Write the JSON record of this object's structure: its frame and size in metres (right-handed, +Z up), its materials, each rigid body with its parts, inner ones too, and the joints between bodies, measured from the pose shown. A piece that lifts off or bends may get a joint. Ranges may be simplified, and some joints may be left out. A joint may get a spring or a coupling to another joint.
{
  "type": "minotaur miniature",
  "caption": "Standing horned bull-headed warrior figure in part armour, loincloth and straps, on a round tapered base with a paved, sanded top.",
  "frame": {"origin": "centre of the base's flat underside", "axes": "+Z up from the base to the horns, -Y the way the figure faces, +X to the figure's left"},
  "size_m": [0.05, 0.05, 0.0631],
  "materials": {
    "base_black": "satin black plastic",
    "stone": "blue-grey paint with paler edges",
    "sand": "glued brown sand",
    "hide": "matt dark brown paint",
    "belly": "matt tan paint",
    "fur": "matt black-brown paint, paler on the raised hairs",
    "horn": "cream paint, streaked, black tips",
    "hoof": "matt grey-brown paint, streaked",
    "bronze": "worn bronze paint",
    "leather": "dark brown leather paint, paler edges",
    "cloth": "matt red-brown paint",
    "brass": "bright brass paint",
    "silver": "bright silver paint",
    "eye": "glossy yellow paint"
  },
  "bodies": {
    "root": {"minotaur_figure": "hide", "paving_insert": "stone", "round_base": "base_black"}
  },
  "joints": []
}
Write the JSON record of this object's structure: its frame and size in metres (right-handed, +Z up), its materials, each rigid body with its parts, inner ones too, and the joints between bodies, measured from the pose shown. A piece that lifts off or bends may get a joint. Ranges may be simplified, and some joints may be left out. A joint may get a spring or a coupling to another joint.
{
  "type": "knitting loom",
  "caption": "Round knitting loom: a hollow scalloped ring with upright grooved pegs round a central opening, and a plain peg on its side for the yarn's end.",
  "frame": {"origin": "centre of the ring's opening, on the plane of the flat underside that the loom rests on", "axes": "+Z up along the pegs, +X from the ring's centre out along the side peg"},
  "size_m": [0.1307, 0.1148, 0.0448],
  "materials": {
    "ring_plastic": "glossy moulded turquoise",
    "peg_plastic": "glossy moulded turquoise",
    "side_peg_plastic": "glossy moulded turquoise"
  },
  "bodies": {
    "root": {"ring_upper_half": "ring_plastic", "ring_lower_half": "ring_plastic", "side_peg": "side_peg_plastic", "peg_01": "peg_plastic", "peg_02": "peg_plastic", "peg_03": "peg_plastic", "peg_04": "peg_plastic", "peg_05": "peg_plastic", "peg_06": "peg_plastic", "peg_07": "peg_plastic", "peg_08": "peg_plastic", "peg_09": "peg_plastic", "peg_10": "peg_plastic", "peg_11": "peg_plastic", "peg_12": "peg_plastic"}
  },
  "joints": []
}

= = =

= Problem description =
Reproduce the listing in full. Keep it exactly as written.

= Response =
Write the JSON record of this object's structure: its frame and size in metres (right-handed, +Z up), its materials, each rigid body with its parts, inner ones too, and the joints between bodies, measured from the pose shown. A piece that lifts off or bends may get a joint. Ranges may be simplified, and some joints may be left out. A joint may get a spring or a coupling to another joint.
{
  "type": "minotaur miniature",
  "caption": "Standing horned bull-headed warrior figure in part armour, loincloth and straps, on a round tapered base with a paved, sanded top.",
  "frame": {"origin": "centre of the base's flat underside", "axes": "+Z up from the base to the horns, -Y the way the figure faces, +X to the figure's left"},
  "size_m": [0.05, 0.05, 0.0631],
  "materials": {
    "base_black": "satin black plastic",
    "stone": "blue-grey paint with paler edges",
    "sand": "glued brown sand",
    "hide": "matt dark brown paint",
    "belly": "matt tan paint",
    "fur": "matt black-brown paint, paler on the raised hairs",
    "horn": "cream paint, streaked, black tips",
    "hoof": "matt grey-brown paint, streaked",
    "bronze": "worn bronze paint",
    "leather": "dark brown leather paint, paler edges",
    "cloth": "matt red-brown paint",
    "brass": "bright brass paint",
    "silver": "bright silver paint",
    "eye": "glossy yellow paint"
  },
  "bodies": {
    "root": {"minotaur_figure": "hide", "paving_insert": "stone", "round_base": "base_black"}
  },
  "joints": []
}
Write the JSON record of this object's structure: its frame and size in metres (right-handed, +Z up), its materials, each rigid body with its parts, inner ones too, and the joints between bodies, measured from the pose shown. A piece that lifts off or bends may get a joint. Ranges may be simplified, and some joints may be left out. A joint may get a spring or a coupling to another joint.
{
  "type": "knitting loom",
  "caption": "Round knitting loom: a hollow scalloped ring with upright grooved pegs round a central opening, and a plain peg on its side for the yarn's end.",
  "frame": {"origin": "centre of the ring's opening, on the plane of the flat underside that the loom rests on", "axes": "+Z up along the pegs, +X from the ring's centre out along the side peg"},
  "size_m": [0.1307, 0.1148, 0.0448],
  "materials": {
    "ring_plastic": "glossy moulded turquoise",
    "peg_plastic": "glossy moulded turquoise",
    "side_peg_plastic": "glossy moulded turquoise"
  },
  "bodies": {
    "root": {"ring_upper_half": "ring_plastic", "ring_lower_half": "ring_plastic", "side_peg": "side_peg_plastic", "peg_01": "peg_plastic", "peg_02": "peg_plastic", "peg_03": "peg_plastic", "peg_04": "peg_plastic", "peg_05": "peg_plastic", "peg_06": "peg_plastic", "peg_07": "peg_plastic", "peg_08": "peg_plastic", "peg_09": "peg_plastic", "peg_10": "peg_plastic", "peg_11": "peg_plastic", "peg_12": "peg_plastic"}
  },
  "joints": []
}